Show that the radial dependence of the field is given by
$\phi(r) = \frac er$

2. Relevant equations
I'm not really sure if this is right, but this is what I found on wikipedia. I've never learned about this ∇^2 thing in a math class.
$\nabla^2 \phi =\frac {\partial^2 \phi}{\partial r^2} + \frac 1r \frac {\partial \phi}{\partial r}$

3. The attempt at a solution
Plugging in e/r for phi, you get:
$\nabla^2 \phi = \frac {2e}{r^3} - \frac {e}{r^3} = \frac {e}{r^3}$
which isn't even close to the equation given in the problem. I am so lost, please help.

2. Feb 5, 2015

### BvU

What you found looks more like the $\nabla^2$ in polar coordinates (2D). In the same encyclopaedia I found (here) something else for three dimensions -- more like the world where electrons manifest themselves. With spherical symmetry you can focus on the r part.

You also want to think what you want to do with the $\delta$ function. It has a nice habit of being integrable (if that's an existing word). And then there is a famous theorem to link E on a surface to charge enclosed (named after a German named Carl Friedrich).

But perhaps there is a more direct route.

3. Feb 5, 2015

### Goddar

Hi.
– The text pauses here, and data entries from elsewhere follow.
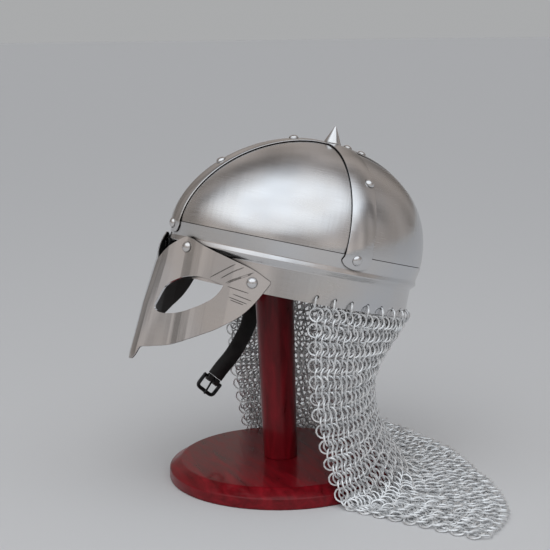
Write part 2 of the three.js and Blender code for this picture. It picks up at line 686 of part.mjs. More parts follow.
function buckleFrame() {
  const w = BUCKLE_WIDTH / 2;
  const outer = boxBetween([-BUCKLE_BAR / 2, -FRAME_BACK, -w], [BUCKLE_BAR / 2, BUCKLE_LENGTH, w]);
  const inner = boxBetween([-BUCKLE_BAR, -BUCKLE_LENGTH, -w + BUCKLE_BAR],
    [BUCKLE_BAR, BUCKLE_LENGTH - BUCKLE_BAR, w - BUCKLE_BAR]);
  const pin = new THREE.CylinderGeometry(BUCKLE_PIN_RADIUS, BUCKLE_PIN_RADIUS, 2 * w - BUCKLE_BAR, 12);
  const solid = toManifold(placeOnPin(outer, 0, true)).subtract(toManifold(placeOnPin(inner, 0, true)));
  return fromManifold(solid.add(toManifold(placeOnPin(pin, 0))));
}

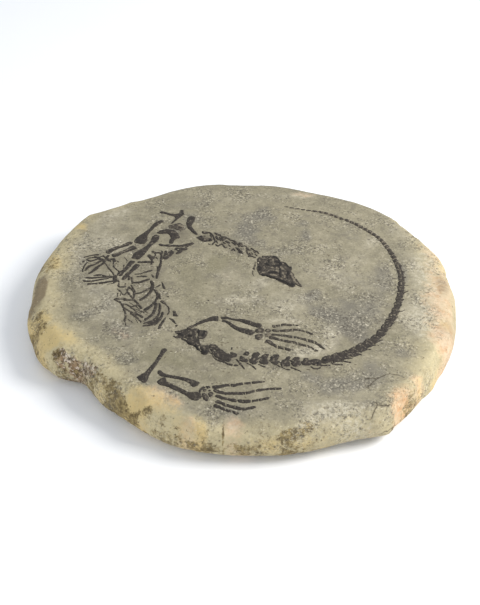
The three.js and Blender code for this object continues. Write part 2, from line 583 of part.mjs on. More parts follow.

This is a bit of a problem because the Laplacian is usually covered in Calculus III, which would be a pre-requisite for E&M... You would also need to know about the three major theorems of 3-dimensions calculus (gradient, divergence and curl), and finally about multi-dimensional delta-functions and how to express them in non-cartesian coordinates.
If you don't know about these, it's going to be a long way for you to derive the relation you are given. I can outline the first steps:
1 - express the delta-function in spherical coordinates (by the way, your equation should read δ3(r), not δ(r))
2 - express the Laplacian as ∇⋅∇Φ, then use the theorem for gradients to integrate over all space.
The whole derivation takes four lines, but you really need to know about 3-dimensional calculus...

4. Feb 5, 2015

### Brian T

2 is equivalent the divergence of the gradient of a scalar function ƒ: ∇⋅∇(ƒ).
I suggest reading about gradient and divergence if you're not familiar with these (plenty of sources online)

To provide a brief intro:
∇ (aka del or nabla operator) can be denoted $<\frac{∂}{∂x_1}, \frac{∂}{∂x_2}, ..., \frac{∂}{∂x_n}>$. Note there is no function following the ∂ in the numerator.

Let ƒ be a function ƒ(x1, x2, ..., xn) = ξ, where ξ is a scalar
The Gradient ∇ƒ maps the output of ƒ on ℝ to ℝn (Think scalar f multiplied by vector ∇)
∇ƒ = $<\frac{∂ξ}{∂x_1}, \frac{∂ξ}{∂x_2}, ..., \frac{∂ξ}{∂x_n}>$

Let ϑ be a function ϑ(x1, x2, ..., xn) = $<ϑ_1, ϑ_2, ..., ϑ_n>$
The Divergence ∇⋅ϑ maps the output of some function on ℝn to ℝ (Think dot product of ∇ and ϑ)
∇⋅ϑ = $\frac{∂ϑ}{∂x_1} + \frac{∂ϑ}{∂x_2} + ... + \frac{∂ϑ}{∂x_n}$

If we apply both to the first function ƒ(X) = ξ, where ∇(ƒ) = ϑ, we map the output on ℝ, to ℝn and back to ℝ
∇⋅∇(ƒ) = $\frac{∂^2ξ}{∂x_1^2} + \frac{∂^2ξ}{∂x_2^2} + ... + \frac{∂^2ξ}{∂x_n^2}$
// as a note, ∇⋅∇ is more commonly written ∇2 or Δ, known as the Laplacian

Last edited: Feb 5, 2015